The Ian Ker article was interesting, and I don’t want to seem that I know more about Newman than he does (I’ve read parts of the biography he wrote), but I think he is missing a point. On the one hand, he is going on about a “well-formed” conscience. I don’t know if there is any point of bringing up the concept of conscience if a “well-formed conscience” always agrees with such and such an authority. Why not dispose of conscience altogether or why even bring it up if it turns out to be an unnecessary appendage?

All the same, it also seems like he is pushing a Goldilocks and the Three Bears “just right” approach to the question. In Newman’s time, Rome was the big bad bully and conscience and reservations about the direction of the Church were necessary to keep one’s integrity. The implication is that if Newman were alive today, he would be a “company man” since Vatican II changed all of the stuff he didn’t like. Maybe so, but it seems that he is just sending Newman to the intellectual taxidermist: he’s the intellectual trophy of the latest guys in power. Newman may have been flirting with dissent in the bad ol’ days of Pius IX, but people would be crazy to do that today, since we live under such an enlightened regime.

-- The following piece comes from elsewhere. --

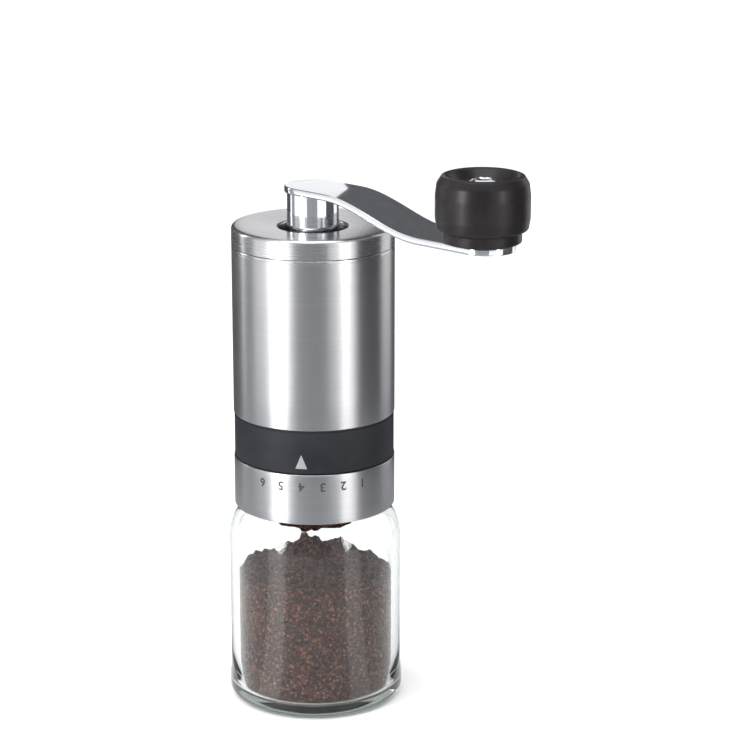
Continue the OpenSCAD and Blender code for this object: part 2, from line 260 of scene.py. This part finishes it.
BRONZE = polished_metal("bronze_sintered", (0.50, 0.33, 0.16), 0.35, 0.4)
BLACK = moulded_plastic("plastic_black_satin", (0.010, 0.009, 0.009), 0.42, 0.20, 0.0, 0.2)
BAND = moulded_plastic("plastic_charcoal_matt", (0.012, 0.013, 0.016), 0.48, 0.30, 0.0, 0.13)
GLOSS = moulded_plastic("plastic_black_gloss", (0.005, 0.005, 0.006), 0.18, 0.06, 0.1, 0.2)
GREY = moulded_plastic("plastic_grey", (0.17, 0.18, 0.20), 0.40, 0.15)
KNOB = moulded_plastic("plastic_knob_satin", (0.010, 0.008, 0.009), 0.34, 0.14, 0.03, 0.16)
INK = moulded_plastic("paint_dial_dark", (0.030, 0.031, 0.034), 0.55, 0.25)
MARK = moulded_plastic("paint_mark_pale", (0.20, 0.205, 0.21), 0.50, 0.20)
RUBBER = moulded_plastic("silicone_black", (0.022, 0.022, 0.023), 0.62, 0.3)
CERAMIC = burr_ceramic()
GLASS = clear_glass()
COFFEE = coffee_material("coffee_ground", 0.0)
COFFEE_CHIPS = coffee_material("coffee_chips", 0.02)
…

Truth be told, I care little for Newman in general, so anybody who wants him can have him. I think his thought plays too big a role in the RC Anglophone universe, and he had some ideas that I don’t particularly care for.

30 04 2010

For your further consideration concerning Newman:

29 04 2010

Khomiakov’s treatment of Newman is exquisite.

29 04 2010

I think that Arturo brilliantly and succinctly nailed the manner in which Benedict is not a straight-forward “conservative” figure here:

29 04 2010
Sam Urfer

Also, I don’t think that it is really proper to read Benedict as a straight-forward “conservative” figure, himself. Partisans of all stripes have this tendency to paint people into boxes, and that ain’t healthy

29 04 2010
Sam Urfer

I like the complex picture of the man and his work more than any party-line version of him. Indeed, the complex man seems more saintly than any blandly sanitized appropriation.